WHAT THIS TASK INVOLVES
Return the listing below in full, with every line exactly as it is.
══════════════════════════════
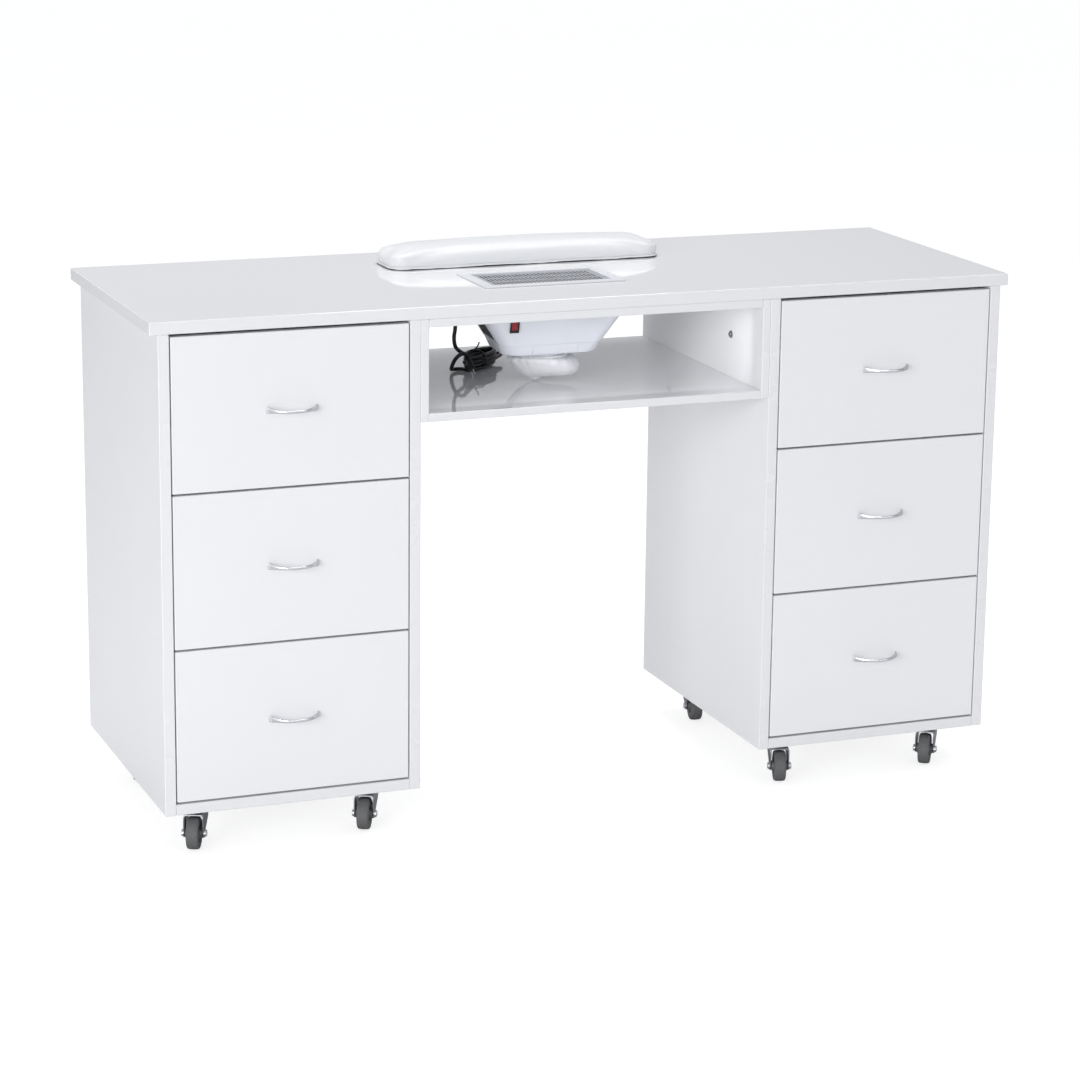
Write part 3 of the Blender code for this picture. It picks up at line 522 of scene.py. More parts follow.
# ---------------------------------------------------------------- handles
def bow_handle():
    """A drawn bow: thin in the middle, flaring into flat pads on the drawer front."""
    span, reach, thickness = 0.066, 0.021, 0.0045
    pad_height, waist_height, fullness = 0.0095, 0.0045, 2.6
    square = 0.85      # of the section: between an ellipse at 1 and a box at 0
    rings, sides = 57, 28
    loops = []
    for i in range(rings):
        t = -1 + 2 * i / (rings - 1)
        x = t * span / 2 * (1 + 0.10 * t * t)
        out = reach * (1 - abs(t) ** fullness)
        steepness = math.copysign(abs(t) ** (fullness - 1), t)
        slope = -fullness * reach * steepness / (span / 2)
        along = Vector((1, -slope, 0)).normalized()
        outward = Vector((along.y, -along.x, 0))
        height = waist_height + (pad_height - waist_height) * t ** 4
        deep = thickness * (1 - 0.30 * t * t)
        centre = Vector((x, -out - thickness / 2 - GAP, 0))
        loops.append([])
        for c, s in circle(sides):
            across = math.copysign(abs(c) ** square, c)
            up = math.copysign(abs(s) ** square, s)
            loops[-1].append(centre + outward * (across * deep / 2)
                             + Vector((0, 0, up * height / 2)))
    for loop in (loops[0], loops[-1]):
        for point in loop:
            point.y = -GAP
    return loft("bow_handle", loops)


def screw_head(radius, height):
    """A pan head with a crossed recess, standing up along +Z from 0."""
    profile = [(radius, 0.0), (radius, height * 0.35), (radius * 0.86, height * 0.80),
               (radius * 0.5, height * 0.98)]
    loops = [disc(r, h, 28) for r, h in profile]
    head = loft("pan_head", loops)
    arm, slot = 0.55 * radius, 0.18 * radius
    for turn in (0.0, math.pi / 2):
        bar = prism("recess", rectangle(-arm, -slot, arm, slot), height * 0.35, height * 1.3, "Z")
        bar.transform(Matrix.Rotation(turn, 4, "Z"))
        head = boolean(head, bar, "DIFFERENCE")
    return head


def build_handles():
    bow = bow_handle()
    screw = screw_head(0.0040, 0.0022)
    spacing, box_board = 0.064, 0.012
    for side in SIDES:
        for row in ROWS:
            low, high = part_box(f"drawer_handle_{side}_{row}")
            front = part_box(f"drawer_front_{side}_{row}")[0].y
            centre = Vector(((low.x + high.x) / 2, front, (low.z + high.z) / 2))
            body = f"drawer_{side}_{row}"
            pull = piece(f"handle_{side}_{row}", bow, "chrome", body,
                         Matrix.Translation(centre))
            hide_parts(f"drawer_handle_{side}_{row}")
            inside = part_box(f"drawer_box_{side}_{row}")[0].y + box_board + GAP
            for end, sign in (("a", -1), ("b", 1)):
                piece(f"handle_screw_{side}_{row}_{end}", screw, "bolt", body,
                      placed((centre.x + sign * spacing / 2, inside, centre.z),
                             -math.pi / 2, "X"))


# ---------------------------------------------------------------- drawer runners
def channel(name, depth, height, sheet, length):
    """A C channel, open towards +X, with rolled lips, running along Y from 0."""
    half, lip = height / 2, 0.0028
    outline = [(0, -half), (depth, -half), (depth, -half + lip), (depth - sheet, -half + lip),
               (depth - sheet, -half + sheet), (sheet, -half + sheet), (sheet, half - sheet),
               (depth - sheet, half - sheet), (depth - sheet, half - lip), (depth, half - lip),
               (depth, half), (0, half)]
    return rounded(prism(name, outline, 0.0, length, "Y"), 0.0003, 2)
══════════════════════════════
FULL OUTPUT
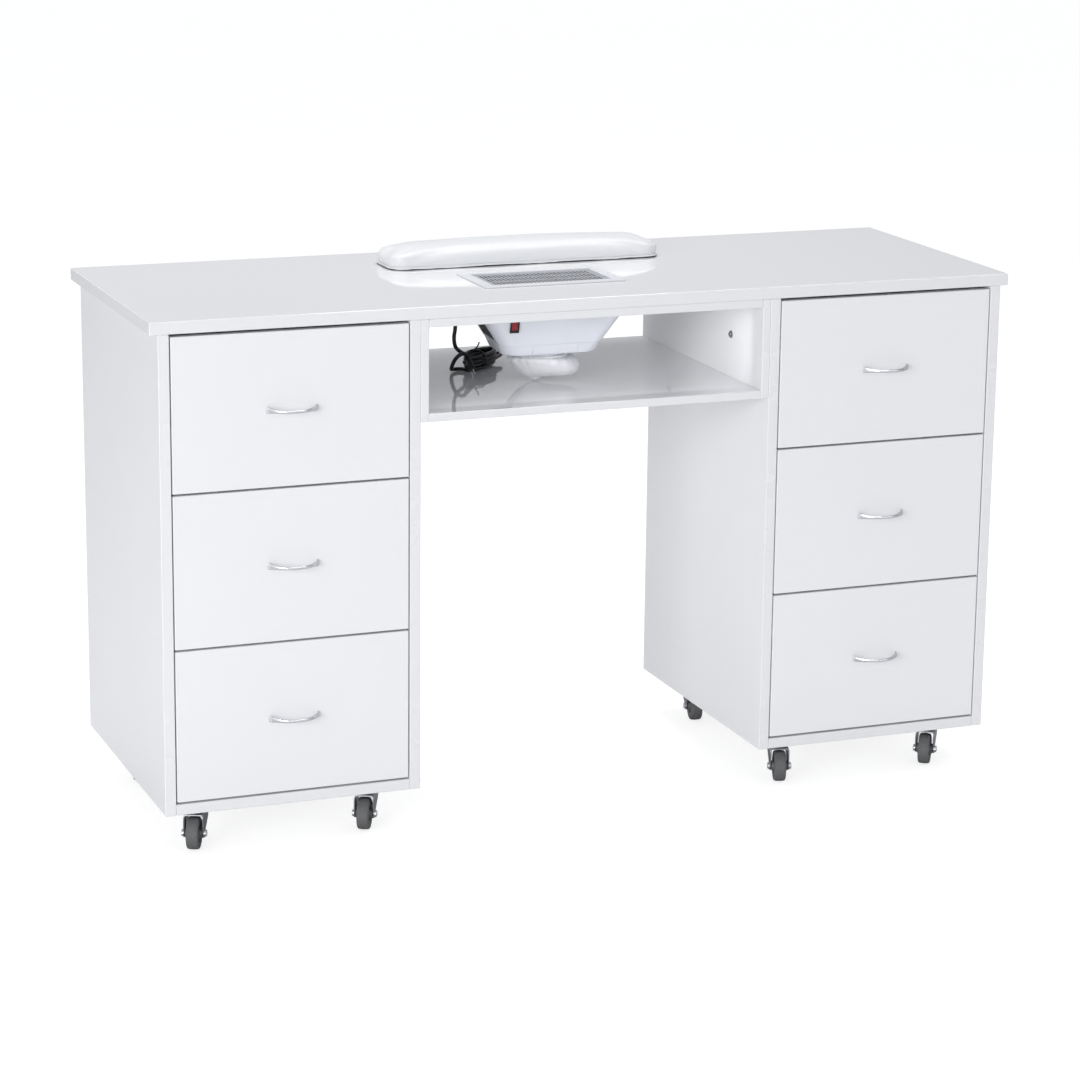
Write part 3 of the Blender code for this picture. It picks up at line 522 of scene.py. More parts follow.
# ---------------------------------------------------------------- handles
def bow_handle():
    """A drawn bow: thin in the middle, flaring into flat pads on the drawer front."""
    span, reach, thickness = 0.066, 0.021, 0.0045
    pad_height, waist_height, fullness = 0.0095, 0.0045, 2.6
    square = 0.85      # of the section: between an ellipse at 1 and a box at 0
    rings, sides = 57, 28
    loops = []
    for i in range(rings):
        t = -1 + 2 * i / (rings - 1)
        x = t * span / 2 * (1 + 0.10 * t * t)
        out = reach * (1 - abs(t) ** fullness)
        steepness = math.copysign(abs(t) ** (fullness - 1), t)
        slope = -fullness * reach * steepness / (span / 2)
        along = Vector((1, -slope, 0)).normalized()
        outward = Vector((along.y, -along.x, 0))
        height = waist_height + (pad_height - waist_height) * t ** 4
        deep = thickness * (1 - 0.30 * t * t)
        centre = Vector((x, -out - thickness / 2 - GAP, 0))
        loops.append([])
        for c, s in circle(sides):
            across = math.copysign(abs(c) ** square, c)
            up = math.copysign(abs(s) ** square, s)
            loops[-1].append(centre + outward * (across * deep / 2)
                             + Vector((0, 0, up * height / 2)))
    for loop in (loops[0], loops[-1]):
        for point in loop:
            point.y = -GAP
    return loft("bow_handle", loops)


def screw_head(radius, height):
    """A pan head with a crossed recess, standing up along +Z from 0."""
    profile = [(radius, 0.0), (radius, height * 0.35), (radius * 0.86, height * 0.80),
               (radius * 0.5, height * 0.98)]
    loops = [disc(r, h, 28) for r, h in profile]
    head = loft("pan_head", loops)
    arm, slot = 0.55 * radius, 0.18 * radius
    for turn in (0.0, math.pi / 2):
        bar = prism("recess", rectangle(-arm, -slot, arm, slot), height * 0.35, height * 1.3, "Z")
        bar.transform(Matrix.Rotation(turn, 4, "Z"))
        head = boolean(head, bar, "DIFFERENCE")
    return head


def build_handles():
    bow = bow_handle()
    screw = screw_head(0.0040, 0.0022)
    spacing, box_board = 0.064, 0.012
    for side in SIDES:
        for row in ROWS:
            low, high = part_box(f"drawer_handle_{side}_{row}")
            front = part_box(f"drawer_front_{side}_{row}")[0].y
            centre = Vector(((low.x + high.x) / 2, front, (low.z + high.z) / 2))
            body = f"drawer_{side}_{row}"
            pull = piece(f"handle_{side}_{row}", bow, "chrome", body,
                         Matrix.Translation(centre))
            hide_parts(f"drawer_handle_{side}_{row}")
            inside = part_box(f"drawer_box_{side}_{row}")[0].y + box_board + GAP
            for end, sign in (("a", -1), ("b", 1)):
                piece(f"handle_screw_{side}_{row}_{end}", screw, "bolt", body,
                      placed((centre.x + sign * spacing / 2, inside, centre.z),
                             -math.pi / 2, "X"))


# ---------------------------------------------------------------- drawer runners
def channel(name, depth, height, sheet, length):
    """A C channel, open towards +X, with rolled lips, running along Y from 0."""
    half, lip = height / 2, 0.0028
    outline = [(0, -half), (depth, -half), (depth, -half + lip), (depth - sheet, -half + lip),
               (depth - sheet, -half + sheet), (sheet, -half + sheet), (sheet, half - sheet),
               (depth - sheet, half - sheet), (depth - sheet, half - lip), (depth, half - lip),
               (depth, half), (0, half)]
    return rounded(prism(name, outline, 0.0, length, "Y"), 0.0003, 2)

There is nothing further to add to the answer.